Enough time used to pass between installments of the Bad Boys franchise that one didn’t have to recall much from the previous film to enjoy the new one. All that mattered was that Will Smith and Martin Lawrence played a couple of temperamentally mismatched but eternally loyal Miami cop buddies. That ends with Bad Boys: Ride or Die , the fourth of these movies, which assumes a surprising amount of familiarity with the previous entry, 2020’s Bad Boys for Life , which revealed that not only did Smith’s Mike Lowry have an illegitimate son with a dark magic-wielding Mexican mob widow, but that the kid, named Armando Aretas (Jacob Scipio), was a ruthless, expert cartel assassin.

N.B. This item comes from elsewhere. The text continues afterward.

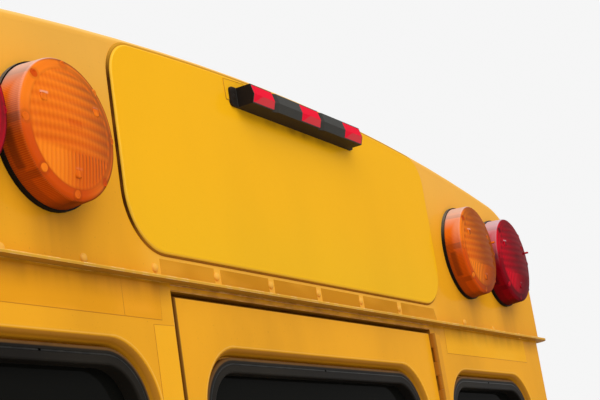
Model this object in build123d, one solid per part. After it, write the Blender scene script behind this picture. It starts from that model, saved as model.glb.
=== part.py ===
from build123d import *
import math
import os

os.makedirs("parts", exist_ok=True)

# Rear end section of a small school bus, in mm.
# X is to the right as seen from behind, Y is forward, Z is up.
# The origin is the centre of the floor crossmember's front face, where the section joins the body.

# body shell
rear_y = -300.0          # outer face of the rear wall and of the roof cap
joint_y = 0.0            # front plane, where the rest of the body begins
wall = 45.0              # whole wall, skin and lining together
body_half = 1003.0       # half width over the walls
corner_r = 16.0          # outer bend between rear and sides
rivet_z = 1525.0         # rivet line just over the drip rail
skirt_z = -250.0         # lower edge of the body

# floor and the bolts of the joint
channel_high = 120.0
channel_deep = 80.0
channel_sheet = 6.0
floor_thick = 15.0
floor_top = channel_high / 2 + floor_thick
joint_bolt_in = 158.0    # bolt centres in from the crossmember's ends
joint_bolt_z = 60.0
joint_bolt_r = 6.75

# roof cap
cap_over = 19.0          # how far the cap stands out over the walls
cap_under = 17.0         # cap's foot below the rivet line
crown_rise = 329.0       # crown above the rivet line
crown_r = 6125.0
shoulder_r = 192.0
cap_half = body_half + cap_over
cap_low = rivet_z - cap_under
crown_z = rivet_z + crown_rise

# drip rail between the cap and the walls
rail_out = 15.0
rail_thick = 2.5
rail_lip = 1.5           # turned up to hold the water
rail_lip_thick = 3.0
rail_z = cap_low - rail_thick
wall_top = rail_z

# roof bow and posts inside the joint
bow_in = 30.0
bow_deep = 50.0
post_in = 36.0

# round lamps
lens_r = 89.0
lens_taper = 1.8         # skirt draft
lens_deep = 27.0
lens_dome = 9.0
lens_wall = 3.0
lens_rim = 8.0
small_r = 54.0
small_deep = 14.0
base_rim = 2.3           # rubber base shows round the lens
lamp_base = 6.0
bowl_deep = 12.0
bowl_gap = 2.0
bowl_rim = 4.0
bowl_floor = 3.0
lamp_pitch = 195.0       # between the red and the amber lamp

# where the lamps sit
warning_z = rivet_z + 135.0
red_x = cap_half - 186.0
amber_x = red_x - lamp_pitch
stop_z = 640.0
tail_z = skirt_z + 140.0
turn_x = body_half - 123.0
stop_x = turn_x - lamp_pitch + 5.0
reversing_x = turn_x - 140.0
reflector_x = reversing_x - 180.0
reflector_r = 38.0
reflector_thick = 8.0
reflector_edge = 2.0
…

These films, whose thunder was arguably stolen by the Fast and the Furious franchise (which churned out seven fast-cars-and-family entries during the 17-year gap between the second and third Bad Boys flicks), have now fully embraced their more soap-opera-like qualities. So Bad Boys: Ride or Die starts with Mike and Marcus Burnett (Lawrence) speeding toward Mike’s wedding to Christine (Melanie Liburd). At the ceremony, they pay tribute to their deceased, beloved police captain, Conrad Howard (Joe Pantoliano), who was killed by Armando in the last movie.
But when the late captain starts getting framed for a series of drug payoffs, Mike and Marcus ride in to redeem their former boss’s good name. Of course, Armando turns out to be the key to the whole thing. And of course, Howard’s bereaved daughter.